The ride on to Moscow was uneventful.  We passed Perm, a large city to the north of Kungur, where Paul Theroux (Ghost Train to the Eastern Star) on stopped along his most recent  Trans-Siberian trip to check out a city many of the 19th Century Russian authors traveled through on their way to a Siberian exile.    Here, at Perm, there is a huge freight yard.  Although Perm is industrial, I was shocked at the rural nature and the large forest that exists in western Russia.  At Balyezino, we have a long stop as we change engines.  I wake up early in the morning during a disturbing dream about a friend having a blotched surgery.  I slip out of bed and out of the compartment and look for the kilometer markers, hoping to see the Volga River.  But we’d passed it during the night.   While everyone sleeps in the compartment, I use to the time to write in my journal, reflecting on returning back to my regular life once the summer is over.  Later in the morning, after breakfast, we take the last long stop of the trip in Vladmir.  I go out on the platform and walk around.  No longer are there women selling food and beer along the platform as they’d been through much of the trip.  We’re in Europe now where people dressed business-like and all seem to be in a hurry as they take the train to Moscow or another destination. 

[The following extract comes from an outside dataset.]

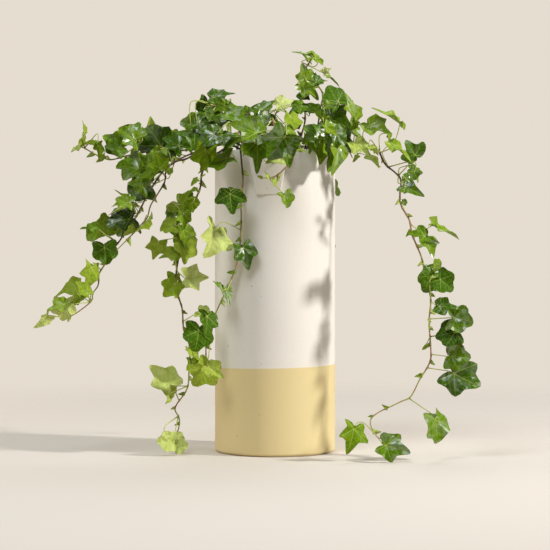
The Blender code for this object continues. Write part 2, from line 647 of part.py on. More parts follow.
def seated(leaf, owner, taken):
    """Moves a leaf out or in until it is clear of everything, and says whether it is.

    A leaf that would reach into the ground is first raised to lie just over it.
    """
    lowest = min(place.z for place in leaf.blade_solid(BLADE_THICKNESS + 2 * CLEARANCE)[0])
    start = leaf.base + UP * max(0, 1.1 * FLOOR_CLEARANCE - lowest)
    for move in MOVES:
        leaf.base = start + leaf.facing * move * MM
        blade = leaf.blade_solid(BLADE_THICKNESS + 2 * CLEARANCE)
        if buried(blade[0]) or taken.touches(owner, *blade, is_thin=False):
            continue
        for leaf.bow, leaf.root in itertools.product(STALK_BOWS, leaf.roots):
            route = leaf.stalk_route()
            stalk = rod(route, STALK_RADIUS + CLEARANCE)
            free_end = rod([route[0].lerp(route[1], 0.3), *route[1:]], STALK_RADIUS + CLEARANCE)
            crosses_blade = BVHTree.FromPolygons(*free_end).overlap(BVHTree.FromPolygons(*blade))
            if not crosses_blade and not taken.touches(owner, *stalk, is_thin=True):
                taken.add(owner, False, *leaf.blade_solid(BLADE_THICKNESS))
                taken.add(owner, True, *rod(route, STALK_RADIUS))
                return True
    return False


def listed_leaves(name, joints, draws):
    """The stem's leaves that stand out in front, largest first, each a step in front of its stem."""
    rows = sorted(LEAVES.get(name, ()), key=lambda row: -math.hypot(row[2] - row[0], row[3] - row[1]))
    for i, (base_x, base_z, tip_x, tip_z, turn, cut) in enumerate(rows):
        offsets = [math.hypot(joint.x - base_x * MM, joint.z - base_z * MM) for joint in joints[2:]]
        beside = [joint for joint, offset in zip(joints[2:], offsets) if offset < min(offsets) + JOINT_SPACING]
        near = min(beside, key=lambda joint: joint.y)
        reach = math.hypot(tip_x - base_x, tip_z - base_z) * MM
        base = Vector((base_x * MM, near.y - FORWARD[i % len(FORWARD)], base_z * MM))
        tip = Vector((tip_x * MM, base.y - draws.uniform(*TIP_FORWARD) * reach, tip_z * MM))
        yield Leaf(base, tip, FRONT, turn, cut, draws, joints)


def spray_leaves(name, joints, draws):
    """Leaves on alternate sides of the stem, which hang outward and grow smaller towards its tip.

    Every third joint is bare.
    """
    if name not in SPRAYS:
        return
    first, last, size_first, size_last, stalk = SPRAYS[name]
    last = min(last, len(joints) - 1)
    for i in range(first, last + 1):
        if i % 3 == 1:
            continue
        joint = joints[i]
        along = (joints[min(i + 1, len(joints) - 1)] - joints[i - 1]).normalized()
        outward = Vector((joint.x, joint.y, 0)).normalized()
        side = along.cross(outward).normalized() * (1 if i % 2 else -1)
        reach = outward * 0.75 + side * 0.6 + UP * draws.uniform(-0.1, 0.4)
        base = joint + reach.normalized() * stalk * MM
        size = size_first + (size_last - size_first) * (i - first) / max(last - first, 1)
        hang = (side * draws.uniform(0.2, 0.7) + outward * draws.uniform(0.1, 0.4)
                - UP * draws.uniform(0.3, 0.9))
        tip = base + hang.normalized() * size * draws.uniform(0.85, 1.1) * MM
        facing = (outward + UP * 0.4 + side * 0.3).normalized()
        cut = SPRAY_CUTS[draws.randrange(len(SPRAY_CUTS))]
        yield Leaf(base, tip, facing, draws.uniform(0, 35), cut, draws, joints)


def place_leaves(pot):
    """Every stem's joints and its leaves, each clear of the pot and of all the others."""
    taken = Taken()
    taken.add("pot", False, [pot.matrix_world @ v.co for v in pot.data.vertices],
              [tuple(face.vertices) for face in pot.data.polygons])
    routes = {name: stem_joints(name) for name in STEMS}
    for name, joints in routes.items():
        taken.add(name, True, *rod(joints[1:], ROOT_RADIUS))
    grown = {name: [] for name in STEMS}
    for make in (listed_leaves, spray_leaves):
        for number, (name, joints) in enumerate(routes.items()):
            for leaf in make(name, joints, random.Random(number)):
                if seated(leaf, name, taken):
                    grown[name].append(leaf)
    return routes, grown


def tube(name, places, radii, collection):
    """A four-sided tube with filled caps, as a mesh."""
    curve = bpy.data.curves.new(name, "CURVE")
    curve.dimensions = "3D"
    curve.bevel_depth = 1.0
    curve.bevel_resolution = 0
    curve.use_fill_caps = True
    curve.twist_mode = "MINIMUM"
    spline = curve.splines.new("POLY")
    spline.points.add(len(places) - 1)
    for point, place, radius in zip(spline.points, places, radii):
        point.co = (*place, 1.0)
        point.radius = radius
    result = applied(add_object(name, curve, collection), name, collection)
    welded = bmesh.new()
    welded.from_mesh(result.data)
    bmesh.ops.remove_doubles(welded, verts=welded.verts, dist=0.001 * MM)
    bmesh.ops.triangulate(welded, faces=welded.faces[:])
    bmesh.ops.recalc_face_normals(welded, faces=welded.faces[:])
    welded.to_mesh(result.data)
    welded.free()
    return result


def make_stem(name, joints, leaves, foliage, parts):
    """One leafy stem: its tube with every stalk and blade joined to it in one body."""
    stem = tube(name + "_tube", joints, [stem_radius(i, joints) for i in range(len(joints))], parts)
    growth = new_collection(name + "_growth")
    for leaf in leaves:
        places, faces = leaf.solid()
        shape = bmesh.new()
        vertices = [shape.verts.new(place) for place in places]
        for face in faces:
            shape.faces.new([vertices[k] for k in face])
        bmesh.ops.triangulate(shape, faces=shape.faces[:])
        bmesh.ops.recalc_face_normals(shape, faces=shape.faces[:])
        mesh = bpy.data.meshes.new("leaf")
        shape.to_mesh(mesh)
        shape.free()
        add_object("leaf", mesh, growth)
    if leaves:
        boolean(stem, "UNION", growth, "MANIFOLD")
    stem = applied(stem, name, parts)
    remove_group(growth)
    stem.data.materials.clear()
    stem.data.materials.append(foliage)
    return stem


def main():
    clear_scene()
    parts = new_collection("potted_ivy")
    pot = make_pot(parts)
    make_soil(parts, [(x * MM, y * MM) for (x, y), route in STEMS.values()])
    bpy.context.view_layer.update()
    routes, grown = place_leaves(pot)
    foliage = material("ivy_foliage", (0.10, 0.22, 0.03), 0.4)
    for name, joints in routes.items():
        make_stem(name, joints, grown[name], foliage, parts)


main()
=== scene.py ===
import itertools
import json
import math
import random

import bmesh
import bpy
from mathutils import Matrix, Vector
from mathutils.bvhtree import BVHTree

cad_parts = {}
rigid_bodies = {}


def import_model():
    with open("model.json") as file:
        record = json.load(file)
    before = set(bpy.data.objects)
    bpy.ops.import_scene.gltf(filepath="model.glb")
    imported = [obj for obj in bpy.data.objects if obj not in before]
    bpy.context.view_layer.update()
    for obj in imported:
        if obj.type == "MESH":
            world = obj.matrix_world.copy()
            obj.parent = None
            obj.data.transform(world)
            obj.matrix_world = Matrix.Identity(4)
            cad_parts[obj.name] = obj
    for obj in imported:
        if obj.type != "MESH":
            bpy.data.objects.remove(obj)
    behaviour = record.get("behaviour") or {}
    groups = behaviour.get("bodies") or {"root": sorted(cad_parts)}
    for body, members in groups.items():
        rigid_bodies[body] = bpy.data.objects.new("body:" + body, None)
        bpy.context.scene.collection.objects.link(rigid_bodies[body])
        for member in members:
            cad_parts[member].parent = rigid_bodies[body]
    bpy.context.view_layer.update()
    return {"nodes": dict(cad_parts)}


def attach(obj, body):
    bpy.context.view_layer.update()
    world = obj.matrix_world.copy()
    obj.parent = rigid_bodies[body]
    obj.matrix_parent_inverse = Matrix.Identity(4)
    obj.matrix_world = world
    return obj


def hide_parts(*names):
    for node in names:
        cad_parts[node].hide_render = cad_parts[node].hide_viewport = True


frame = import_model()

# The pot: a tall cylinder of thick stoneware, turned, with a small chamfered foot and a soft rim.
# A flat-fronted lip is luted to the front of the rim and its channel is cut through the wall.
# It is glazed matte off-white and its lower part was dipped again, in mustard yellow.
MM = 0.001
POT_RADIUS = 70 * MM
POT_HEIGHT = 348 * MM
POT_WALL = 6 * MM
POT_FLOOR = 12 * MM
FLOOR_ROUND = 5 * MM
FOOT_CHAMFER = 3 * MM
CHAMFER_ROUND = 1.2 * MM
FOOT_ROUND = 0.8 * MM
RIM_ROUND = 2.4 * MM
POT_SIDES = 144
POT_BANDS = 24
LIP_MIDDLE = -8 * MM
LIP_ROOT_RADIUS = 67 * MM
CHANNEL_ROOT_RADIUS = 58 * MM
# Each level is a height, a half width, and how far in front of the axis its front and its back lie
LIP_LEVELS = (
    (296.5 * MM, 13.5 * MM, 70.8 * MM, 0),
    (348 * MM, 24 * MM, 82 * MM, 0),
    (361 * MM, 19 * MM, 85 * MM, 72 * MM),
    (372 * MM, 8 * MM, 87 * MM, 82 * MM),
)
CHANNEL_LEVELS = (
    (343.5 * MM, 18.5 * MM, 76.5 * MM, 0),
    (361 * MM, 14.5 * MM, 80.5 * MM, 0),
    (376 * MM, 5 * MM, 82.8 * MM, 0),
)
LIP_SOFTENING = 0.9 * MM
# Edges that turn by more than this many degrees are rounded on the lip, and are shaded sharp on the pot
LIP_EDGE_ANGLE = 30
SHARP_ANGLE = 32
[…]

A couple hours after Vladmir, we arrive in Moscow.  Yulia leads us through the station and onto the subway.  The inner part of Moscow’s subway (that which was build between the 30s and 50s) are works of art and we marvel at the beauty of the underground stations.  Police are everywhere, but then even Moscow has had their subways attacked.   We check into the hotel, clean up, and then head out on the city.